The withers should be well defined and extend into the back in proportion to the angulation of the shoulder.
The body should be compact with a short back, close coupling, broad loins, deep flank, well-sprung ribs, croup long and well muscled with tail attached high, carried gracefully and straight. A weak, low, or long back is a severe fault. The Morgan horse should not be higher at the croup than at the withers.
The stifle should be placed well forward and low in the flank area.
The legs should be straight and sound with short cannons, flat bone, and an appearance of over-all substance with refinement. The forearm should be relatively long in proportion to the cannon. The pasterns should have sufficient length and angulation to provide a light, springy step.
The structure of the rear legs is of extreme importance to the selection of a long-lasting equine athlete. Any sign of poor angulation of the hocks, sickle hocks or cow hocks must be considered a severe fault. Lack of proper flexion of the hock is cause for very close examination of the entire structure of the rear legs and should not be tolerated in breeding stock or show ring winners.
The feet should be in proportion to the size of the horse, round, open at heel, with concave sole and hoof of dense structure.
Viewed from the front, the chest should be well developed. The front legs should be perpendicular to the ground and closely attached to the body.
Viewed from the side, the top line represents a gentle curve from the poll to the back, giving the impression of the neck sitting on top of the withers rather than in front of them, continuing to a short, straight back and a relatively level croup rounding into a well muscled thigh.
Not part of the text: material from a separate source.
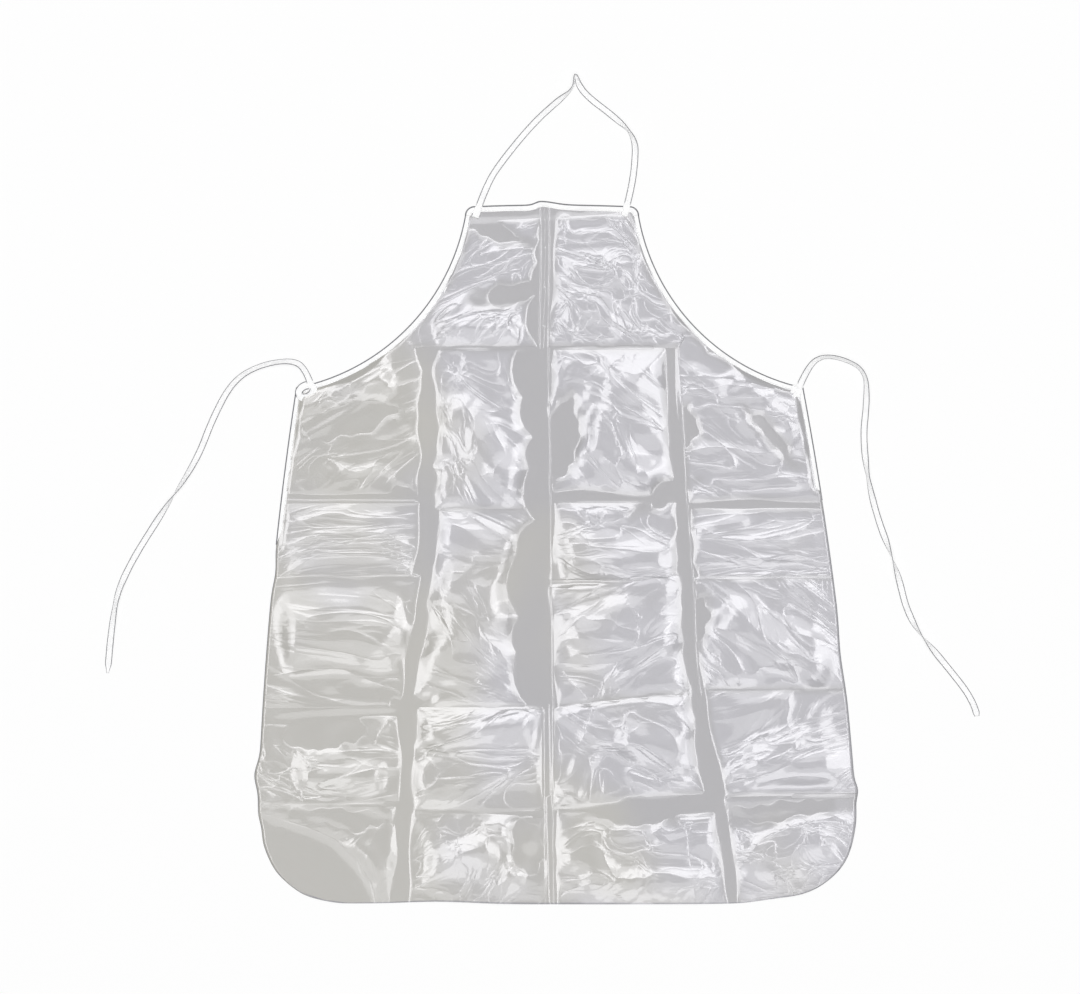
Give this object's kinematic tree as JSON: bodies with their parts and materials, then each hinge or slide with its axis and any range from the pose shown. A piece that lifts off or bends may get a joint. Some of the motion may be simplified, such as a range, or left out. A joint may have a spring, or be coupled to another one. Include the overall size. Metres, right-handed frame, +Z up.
{
  "type": "bib apron",
  "caption": "Bib apron of clear grey plastic film with taped armholes and sides, a neck loop and two waist ties, spread out flat.",
  "frame": {"origin": "under the middle of the apron with its neck loop laid flat, on the surface it lies on, the loose waist ties left aside", "axes": "+Y from the hem towards the neck, +Z up out of the surface, +X to the right as seen from above"},
  "size_m": [1.3139, 1.2392, 0.0019],
  "materials": {
    "film": "smooth glossy flexible film, creased from its folds",
    "binding_tape": "white woven tape folded over the edge and stitched",
    "strap_tape": "white woven tape, double, stitched flat"
  },
  "bodies": {
    "apron": {"film_panel": "film", "bib_binding": "binding_tape", "left_armhole_binding": "binding_tape", "right_armhole_binding": "binding_tape", "left_side_binding": "binding_tape", "right_side_binding": "binding_tape", "neck_strap_left_end": "strap_tape", "neck_strap_right_end": "strap_tape", "left_tie_end": "strap_tape", "right_tie_end": "strap_tape"},
    "neck_loop": {"neck_strap": "strap_tape"},
    "left_waist_tie": {"left_tie": "strap_tape"},
    "right_waist_tie": {"right_tie": "strap_tape"}
  },
  "joints": [
    {"name": "neck_loop_fold", "type": "hinge", "parent": "apron", "child": "neck_loop", "pos_m": [-0.0076, 0.43, 0.0022], "axis": [1, 0, 0], "range_deg": [0, 165]},
    {"name": "left_tie_fold", "type": "hinge", "parent": "apron", "child": "left_waist_tie", "pos_m": [-0.3635, 0.1615, 0.0022], "axis": [0, 1, 0], "range_deg": [0, 165]},
    {"name": "right_tie_fold", "type": "hinge", "parent": "apron", "child": "right_waist_tie", "pos_m": [0.3565, 0.158, 0.0022], "axis": [0, -1, 0], "range_deg": [0, 165]}
  ]
}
The tail should be attached high and carried well-arched. At maturity the croup should NOT be higher than the withers. The under line should be long and the body deep through the heart girth and flanks. The extreme angulation of the shoulder results in the arm being a little more vertical than in other breeds, placing the front legs slightly farther forward on the body. The front legs should be straight and perpendicular to the ground. The rear cannons should be perpendicular to the ground when points of hocks and buttocks are in the same vertical lines.
Viewed from the rear, the croup should be well rounded, thighs and gaskins well-muscled. Legs should be straight. The gaskin should be relatively long in relation to the cannon. The Morgan should portray good spring of rib and well-rounded buttocks. Slab-sided individuals should be faulted.
The height ranges from 14.1 to 15.2 hands, with some individuals under or over.
Horses must be serviceably sound-i.e. must not show evidence of lameness, broken wind or complete loss of sight in either eye.
Stallions two years old and over must have all the fully developed physical characteristics of a stallion. Mature stallions must be masculine in appearance. Mares must be feminine in appearance.
Coat or eye color shall have no bearing when judging Morgan horses.
Brands, including freeze brands, shall not be discriminated against in any class.
Other distinctive attributes of the Morgan horse are his presence and personality. These include:
Animation
Stamina
Vigor
Alertness
Adaptability
Attitude
Tractability
Correct way of going for In-Hand classes:
It is imperative that height of action should not take precedence over correct way of going. Emphasis shall be on type and conformation with consideration given to horse’s ability to move correctly on the lead.
The walk should be rapid, flat-footed, with a four-beat cadence, and elastic, with the accent on flexion in the pastern.
The trot should be a two-beat, diagonal gait, animated, elastic, square, and collected. The rear action should be in balance with the front.
Posing horses must stand squarely on all four feet with the front legs perpendicular to the ground. Rear legs may be placed slightly back. Judge must ask exhibitor to move hind legs up under horse for inspection.